Whether or not someone has a clean or dirty score card can impact the signal strength of other scoring factors such as utilization, but I don't believe this difference to be significant. Here's an example with shooting from the hip numbers to illustrate what I mean:
Cornelius and Rupert have identical credit reports in all areas except for payment history. While Cornelius has a squeaky clean credit report, Rupert has at least 1 recent account with a major negative item, thus landing him a dirty scorecard. Like the OP, they both sit at 91% utilization and like the OP, both are about to pay off all their revolving debt.
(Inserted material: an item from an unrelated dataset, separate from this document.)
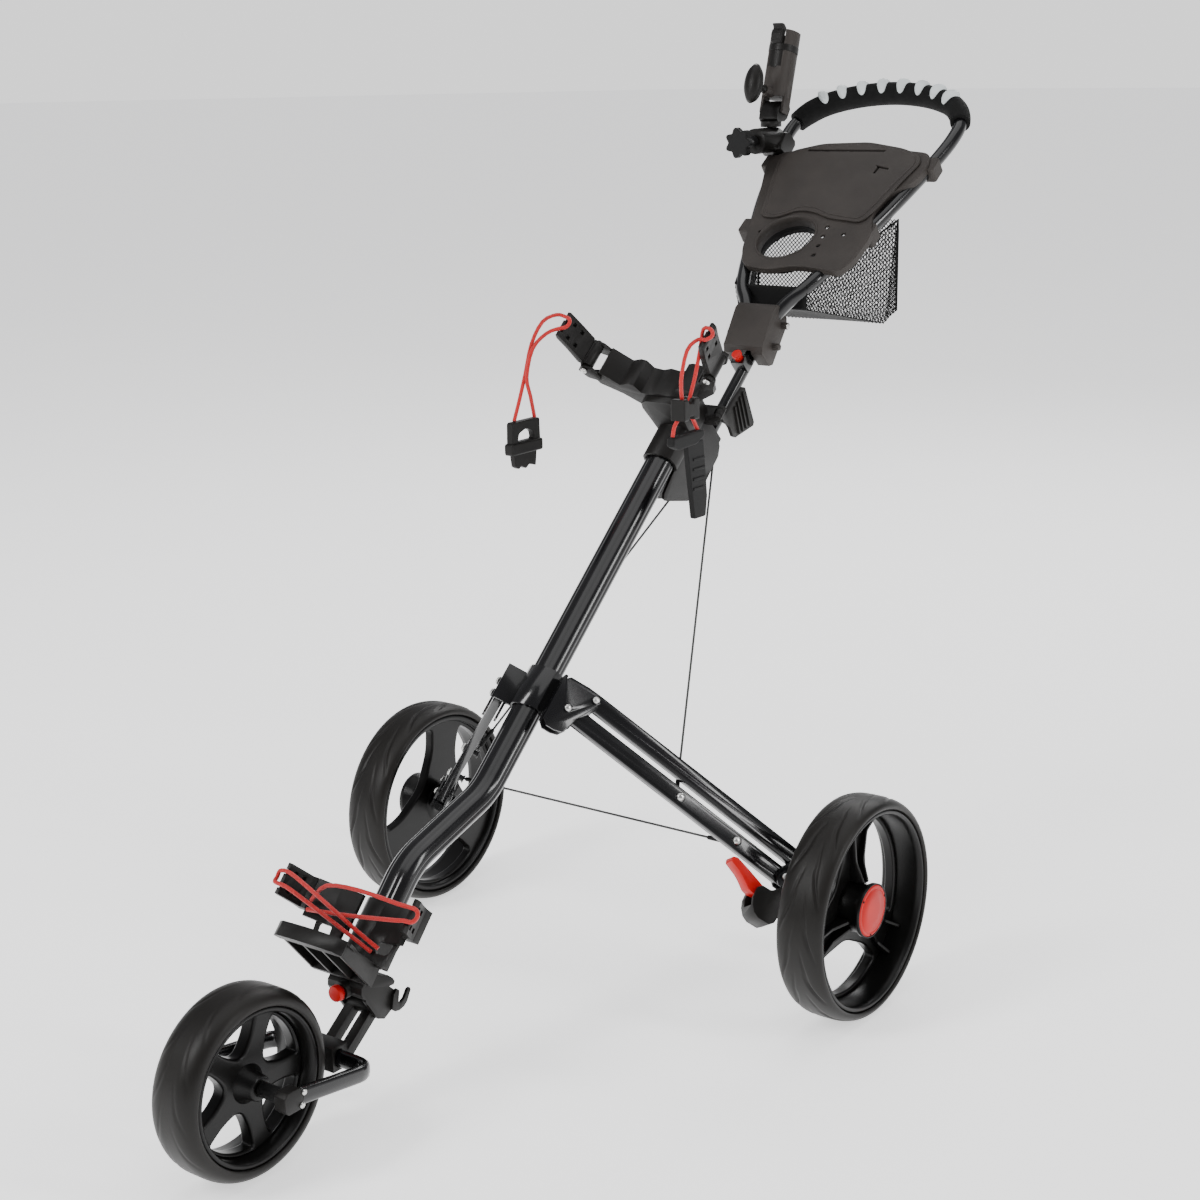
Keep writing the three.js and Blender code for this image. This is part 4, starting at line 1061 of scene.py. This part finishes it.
def hook_left():
    body = BODY_OF["hook_left"]
    across = placing((-130, 0, 0)) @ SIDEWAYS
    top = rounded([(-67, 705), (-66, 736), (-8, 736), (-7, 705)], 4)
    hole = rounded([(-55, 709), (-52, 720), (-37, 725), (-22, 720), (-19, 709)], 4)
    frame_piece = plate("buckle_frame", top, [hole], (-5, 5), across, PLASTIC, body, "plastic", 1)
    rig.replaces(frame_piece, "hook_left")
    bar = rounded([(-70, 692), (-70, 708), (-4, 708), (-4, 692)], 4)
    tongue = rounded(
        [(-60, 676), (-63, 694), (-14, 694), (-17, 672), (-30, 676), (-38, 671), (-48, 676), (-52, 672)], 2
    )
    return [
        frame_piece,
        plate("buckle_bar", bar, [], (-7, 7), across, PLASTIC, body, "plastic", 2),
        plate("buckle_tongue", tongue, [], (-4, 4), across, PLASTIC, body, "plastic", 1),
    ]


def hook_right():
    body = BODY_OF["hook_right"]
    across = placing((95, 0, 0)) @ SIDEWAYS
    lock = rounded(
        [
            (-3, 748), (-3, 776), (7, 776), (9, 770), (19, 770), (21, 776), (32, 776), (32, 748), (20, 748),
            (18, 753), (10, 753), (8, 748),
        ],
        2,
    )
    slider = plate("cord_lock", lock, [], (-11, 11), across, PLASTIC, body, "plastic", 2)
    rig.replaces(slider, "cord_slider")
    across = placing((90, 0, 0)) @ SIDEWAYS
    toggle = rounded([(-14, 717), (-12, 728), (57, 730), (59, 721), (40, 712), (0, 710)], 4)
    bar = plate("toggle", toggle, [], (-6, 6), across, BLACK, body, "rubber", 2.5)
    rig.replaces(bar, "hook_right")
    strap = rounded([(20, 716), (58, 716), (66, 640), (62, 613), (36, 613), (32, 640), (24, 690)], 3)
    tab = [bar, plate("pull_tab", strap, [], (-4, 4), across, BLACK, body, "rubber", 1.4)]
    for i in range(4):
        ridge = rounded(
            [(33, 690 - 13 * i), (60, 690 - 13 * i), (60, 694 - 13 * i), (33, 694 - 13 * i)], 1.5, 3
        )
        tab.append(plate(f"tab_ridge_{i + 1}", ridge, [], (-5.2, 5.2), across, BLACK, body, "rubber", 0.8))
    return [slider], tab


def cables():
    for side in ("right", "left"):
        mirror = 1 if side == "right" else -1
        eye = sided(side, ARM) @ Vector(along_arm(0.52, -9))
        lug = TUBE @ Vector((mirror * 8.2, 493, -86))
        towards = (lug - eye).normalized()
        route = [eye + towards * 6 * MM, lug]
        line = sweep(
            "steel_cable_" + side, route, circle(WIRE_RADIUS, steps=12), CABLE,
            BODY_OF["lift_cable_" + side],
            "cable",
        )
        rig.replaces(line, "lift_cable_" + side)
        crimp = [eye + towards * d * MM for d in (12, 14, 38, 40)]
        sweep(
            "crimp_" + side, crimp, circle(CRIMP_RADIUS, steps=12), BLACK, BODY_OF["lift_cable_" + side],
            "cable",
        )
        eye = sided(side, ARM) @ Vector(along_arm(0.78, -9))
        middle = Vector((0, eye.y, eye.z))
        inward = Vector((-mirror, 0, 0))
        body = BODY_OF["cross_cable_" + side]
        line = sweep(
            "cross_wire_" + side, [eye + inward * 5 * MM, middle], circle(WIRE_RADIUS, steps=12), CABLE,
            body,
            "cable", side=(0, 1, 0),
        )
        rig.replaces(line, "cross_cable_" + side)
        sweep(
            "cross_crimp_" + side, [eye + inward * d * MM for d in (10, 12, 34, 36)],
            circle(CRIMP_RADIUS, steps=12),
            BLACK, body, "cable", side=(0, 1, 0),
        )


UMBRELLA_X = -139
HOLDER = placing((UMBRELLA_X, 604, 1114), (-16.9, "X"))


def umbrella_details():
    """The lobed hand wheel, the wing knob, and the strap and claw that close the umbrella holder."""
    body = BODY_OF["umbrella_hand_wheel"]
    lobes = [
        ((20 + 2.8 * math.cos(7 * a)) * math.cos(a), (20 + 2.8 * math.cos(7 * a)) * math.sin(a))
        for a in (2 * math.pi * i / 84 for i in range(84))
    ]
    spot = placing((UMBRELLA_X, 507, 1068), (90, "X"))
    wheel = plate("lobed_hand_wheel", lobes, [], (-7, 7), spot, BLACK, body, "plastic", 2.5)
    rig.replaces(wheel, "umbrella_hand_wheel")
    onward = Matrix.Rotation(math.radians(90), 4, "Z")
    neck = [(0, -3), (11, -3), (11, 6), (8.5, 9), (8.5, 38), (4, 39), (4, 56), (0, 56)]
    disc_solid(
        "hand_wheel_neck", placing((UMBRELLA_X, 507, 1068)) @ onward, neck, BLACK, body, "plastic", 32
    )
    body = BODY_OF["umbrella_screw"]
    wing = Matrix.Diagonal((1, 0.62, 1.25, 1))
    dome = [(0, -12), (11, -11), (20, -7), (24, -1), (21, 6), (12, 10), (0, 11)]
    knob = disc_solid(
        "wing_knob", HOLDER @ Matrix.Translation((0, -67, 20)) @ onward @ wing, dome, PLASTIC, body,
        "plastic", 48
    )
    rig.replaces(knob, "umbrella_screw")
    stem = [(0, 0), (5, 0), (5, 44), (0, 44)]
    disc_solid(
        "wing_knob_stem", HOLDER @ Matrix.Translation((0, -60, 20)) @ onward, stem, PLASTIC, body,
        "plastic", 24,
    )
    body = BODY_OF["umbrella_holder"]
    plate("holder_strap", circle(22.6), [circle(21.2)], (84, 94), HOLDER, PLASTIC, body, "plastic", 0.6)
    claw = rounded(
        [
            (-20, 92), (-27, 96), (-29, 108), (-24, 116), (-30, 122), (-22, 124), (-13, 118), (-16, 108),
            (-12, 96),
        ],
        3,
    )
    plate("holder_claw", claw, [], (-9, 9), HOLDER @ SIDEWAYS, PLASTIC, body, "plastic", 2)
    cover = [
        (21.4 * math.cos(a), 21.4 * math.sin(a))
        for a in (math.pi * (1.24 + 0.52 * i / 16) for i in range(17))
    ]
    inner = [
        (18.4 * math.cos(a), 18.4 * math.sin(a))
        for a in (math.pi * (1.76 - 0.52 * i / 16) for i in range(17))
    ]
    plate("holder_front", cover + inner, [], (58, 92), HOLDER, PLASTIC, body, "plastic", 0.6)


TOE = math.radians(6.8)
ARM_LENGTH = 352
UPPER_PIVOT = (27.5, 28.5)


def along_arm(share, z, start=(0, 0)):
    reach = ARM_LENGTH * share
    return (start[0] + reach * math.cos(TOE), start[1] - reach * math.sin(TOE), z)


def bolts():
    """Bright bolt and rivet heads on the folding arms and brackets."""
    for side in ("right", "left"):
        arm = sided(side, ARM)
        for i, share in enumerate((0.52, 0.78)):
            spot = arm @ Matrix.Translation(along_arm(share, 7.4))
            bolt_head(f"eye_bolt_{side}_{i + 1}", spot, BODY_OF["lower_bar_" + side], 5.5, 4)
        spots = (
            (0, (0, 0), "mid_bracket"), (0, UPPER_PIVOT, "mid_bracket"),
            (1, (0, 0), "wheel_bracket_" + side), (1, UPPER_PIVOT, "wheel_bracket_" + side),
        )
        for i, (share, start, node) in enumerate(spots):
            spot = arm @ Matrix.Translation(along_arm(share, 11.8, start))
            bolt_head(f"rivet_{side}_{i + 1}", spot, BODY_OF[node], 4.6, 2.6)
    forward = Matrix.Rotation(math.radians(90), 4, "X")
    for side, x in (("right", 99), ("left", -99)):
        spot = TUBE @ Matrix.Translation((x, 467.4, 114)) @ forward
        bolt_head("saddle_pivot_" + side, spot, BODY_OF["upper_bracket"], 4.8, 3)
    turn = Matrix.Rotation(math.radians(90), 4, "Y")
    bolt_head(
        "block_bolt", TUBE @ Matrix.Translation((41.5, 708, -56)) @ turn, BODY_OF["joint_block"], 4.4, 1.0
    )
    for i, (y, z) in enumerate(((-720, 116), (-724, 102))):
        spot = placing((84, y, z)) @ turn
        bolt_head(f"fork_screw_{i + 1}", spot, BODY_OF["fork_block_right"], 3.6, 2.2)


# ------------------------------------------------------------------ stage


def camera():
    azimuth, elevation, roll = (math.radians(a) for a in (36.8, 14.8, -1.2))
    back = Vector(
        (
            math.sin(azimuth) * math.cos(elevation), -math.cos(azimuth) * math.cos(elevation),
            math.sin(elevation),
        )
    )
    right = Vector((math.cos(azimuth), math.sin(azimuth), 0))
    up = back.cross(right)
    right, up = right * math.cos(roll) + up * math.sin(roll), up * math.cos(roll) - right * math.sin(roll)
    data = bpy.data.cameras.new("camera")
    data.sensor_width = 36
    data.lens = 63.96
    data.clip_end = 50
    eye = bpy.data.objects.new("camera", data)
    bpy.context.scene.collection.objects.link(eye)
    place = CART @ Vector((1620.7, -2215.5, 1224.8))
    turned = Matrix((right, up, back)).transposed().to_4x4()
    eye.matrix_world = Matrix.Translation(place) @ turned
    bpy.context.scene.camera = eye


def softbox(name, place, target, size, power):
    data = bpy.data.lights.new(name, "AREA")
    data.shape = "RECTANGLE"
    data.size, data.size_y = size
    data.energy = power
    lamp = bpy.data.objects.new(name, data)
    bpy.context.scene.collection.objects.link(lamp)
    lamp.location = place
    lamp.rotation_euler = (Vector(target) - Vector(place)).to_track_quat("-Z", "Y").to_euler()


def studio_world():
    """White low down, as the backdrop is, and darker overhead, so that glossy parts stay black."""
    world = bpy.data.worlds.new("studio")
    world.use_nodes = True
    tree = world.node_tree
    direction = tree.nodes.new("ShaderNodeTexCoord")
    split = tree.nodes.new("ShaderNodeSeparateXYZ")
    ramp = tree.nodes.new("ShaderNodeValToRGB")
    ramp.color_ramp.elements[0].position = 0.02
    ramp.color_ramp.elements[0].color = (1, 1, 1, 1)
    ramp.color_ramp.elements[1].position = 0.3
    ramp.color_ramp.elements[1].color = (0.2, 0.2, 0.21, 1)
    tree.links.new(direction.outputs["Generated"], split.inputs["Vector"])
    tree.links.new(split.outputs["Z"], ramp.inputs["Fac"])
    tree.links.new(ramp.outputs["Color"], tree.nodes["Background"].inputs["Color"])
    tree.nodes["Background"].inputs["Strength"].default_value = 1.35
    bpy.context.scene.world = world


def stage():
    material, shader = new_material("pale floor", (0.94, 0.94, 0.94), 0.8, specular=0.0)
    shader.inputs["Emission Color"].default_value = (1, 1, 1, 1)
    shader.inputs["Emission Strength"].default_value = 0.95
    mottle(material, shader, (0.94, 0.94, 0.94), 0.01, 3)
    reach = 40.0
    mesh = bpy.data.meshes.new("floor")
    mesh.from_pydata(
        [(-reach, -reach, 0), (reach, -reach, 0), (reach, reach, 0), (-reach, reach, 0)], [], [(0, 1, 2, 3)]
    )
    floor = bpy.data.objects.new("floor", mesh)
    mesh.materials.append(material)
    bpy.context.scene.collection.objects.link(floor)
    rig.stage(floor)
    studio_world()
    softbox("overhead light", (0, 0, 6.0), (0, 0, 0), (6.0, 6.0), 160)
    softbox("key light", (-1.2, -3.2, 3.0), (0, 0, 0.5), (0.9, 1.8), 90)
    softbox("side light", (3.4, 0.4, 2.2), (0, 0, 0.5), (0.5, 2.2), 50)
    softbox("back light", (-0.6, 3.4, 2.8), (0, 0, 0.6), (3.0, 0.8), 60)


# ------------------------------------------------------------------ assembly

main_tube()
handle()
for wheel_side in ("right", "left"):
    rear_wheel(wheel_side)
front_wheel()
console()
net_bag()
lower_bungees()
upper_bungees()
cables()
bolts()
umbrella_details()
WIDTHS = {
    "upper_bracket": 1.2, "lower_bag_rest": 1.0, "mid_bracket": 0.4, "joint_block": 2.5, "handle_stem": 0.6
}
REPLACED = {
    "main_tube", "handle_tube", "grip", "front_tyre", "front_rim", "console_base", "console_lid", "net_bag"
}
REPLACED |= {"hook_left", "hook_right", "cord_slider", "umbrella_hand_wheel", "umbrella_screw"}
MATERIAL_FOR = {"front_axle": BLACK, "joint_block": CONSOLE_PLASTIC, "umbrella_holder": CONSOLE_PLASTIC}
for node_name in sorted(frame["nodes"]):
    own = node_name.startswith(("rear_", "hub_cap", "bungee", "lower_bungee", "lift_cable", "cross_cable"))
    if not own and node_name not in REPLACED:
        refined(node_name, WIDTHS.get(node_name, 1.0), material=MATERIAL_FOR.get(node_name))
camera()
stage()
with open("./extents.json", "w") as file:
    json.dump({"cad": [list(v) for v in CAD_BOX], "visual": [list(v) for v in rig.bounds()]}, file)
Cornelius has a current score of 670, while Rupert has a current score of 560. They both pay off all of their revolving debt. Cornelius' score increases to 755 and Rupert's increases to 635. In this example, Cornelius gained 10 more points than Rupert did for the same event. The reason for the 10 point variance could be because of the different signal strength of the utilization change relative to a clean verses dirty file.
Payment history and Amounts owed together comprise 2/3 of a FICO score. As a complete generalization, if you see a profile with both of these factors bad, scores may be in the mid 500's. If you see one of these factors bad, mid 600's. Neither of them bad, mid 700's. Certainly there are exceptions and variations along the way, but that's sort of what I've come to see most of the time.